The Crisis magazine celebrates 100 years

Jane White (daughter Walter F. White Harlem Renaissance writer) left, with Laura D. Blacburne (Chair & Publisher, The Crisis Publishing, Co. Inc.).
Photo by Gideon Manasseh

The Crisis is the official magazine of the National Association for the Advancement of Colored People (NAACP), and was founded by W. E. B. Du Bois in 1910. The Magazine celebrated its 100 years publication with a reception at the N.Y. Times Building 620 Eight Avenue in Manhattan.

The original title of the journal was The Crisis: A Record Of The Darker Races. From 1997 to 2003, it appeared as The New Crisis: The Magazine of Opportunities and Ideas, but the title has since reverted to The Crisis. The title derives from the poem “The Present Crisis” by James Russell Lowell.

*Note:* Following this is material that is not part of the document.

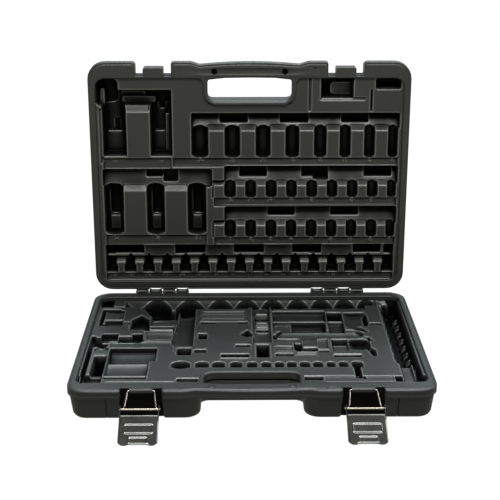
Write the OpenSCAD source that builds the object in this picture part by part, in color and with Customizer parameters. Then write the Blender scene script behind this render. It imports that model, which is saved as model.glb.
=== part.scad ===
// Double-walled, blow-moulded case for a socket wrench set, open at a right angle.
// Each half is drawn in plan: X across, Y from the hinge edge to the handle edge, Z down from its rim face.
// Depths are counted from the rim face. in_base() and in_lid() put a half in its place.

/* [Case] */
// Width of the case
case_w = 460; // [450:1:480]
// Depth of the case from hinge edge to handle edge
case_d = 340; // [338:1:350]
// Height of one half
half_h = 41; // [40:0.5:46]
// Radius of the four upright corners
corner_r = 25; // [18:1:28]

/* [Moulding] */
// Thickness of the outer wall
wall = 2.5; // [2:0.1:3]
// Thickness of the tray's skin
skin = 2; // [1.6:0.1:2.2]
// Depth of the flange round the rim
flange_h = 10; // [8:0.5:10]
// How far the wall stands in from the flange
flange_step = 2.5; // [2:0.1:3]
// Depth of the tray's upper surface
plateau = 4; // [3.5:0.1:4.5]
// Depth of the label strips
strip = 8; // [7:0.5:9]
// Depth of the finger bands above a row
band = 17; // [14:0.5:20]
// Depth of the deepest pockets
deep = 34; // [30:0.5:34]

/* [Handle] */
// Half length of the hand hole
hole_half = 60; // [56:1:60]
// Half length of the clear space under the handle
grip_half = 63; // [62:1:64]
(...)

The object of the founder publication was to set forth those facts and arguments, which show the danger of race prejudice, particularly as manifested today toward colored people (presently a.k.a. African Americans).

“Crisis” takes its name from the fact that the editors believe that those were a critical time in the history of the advancement of men. Finally, its editorial page will stand for the rights of men, irrespective of color or race, for the highest ideals of American democracy, and for reasonable but earnest and persistent attempts to gain these rights and realize these ideals.

Now predominantly a current-affairs journal, The Crisis also includes poems, reviews and essays on culture and history.

At the centennial reception “The Sight and Sound of Dr. W.E.B. Du Bois was presented by Charles Everett Pace (Scholar, Great Plains Chautauqua Society, Inc.) a reading of a few of the great lectures by Du Bois.

Also in the program was a “For All We Know” dance presentation by Ebony Jones, and “We Care Media Arts” short videos presentation titled “Harlem Talking” produced by Sam Walton and Directed by Oren Jacoby.

We Care’s activities introduce teenagers to Harlem’s rich cultural legacy and community involvement through an ongoing film/oral history project bringing young people and long time Harlem residents together. The program trains young people in communication skills and documentary filmmaking techniques. The second short video, “The Crisis: A Centennial Moment” was produced by CBS News Corporation Harold Gold.

The evening keynote speakers were Laura D. Blacburne and Julian Bond (past President National NAACP).

Charles Everett Pace (reader-The Sight and Sound of Dr. D.E.B Du Bois).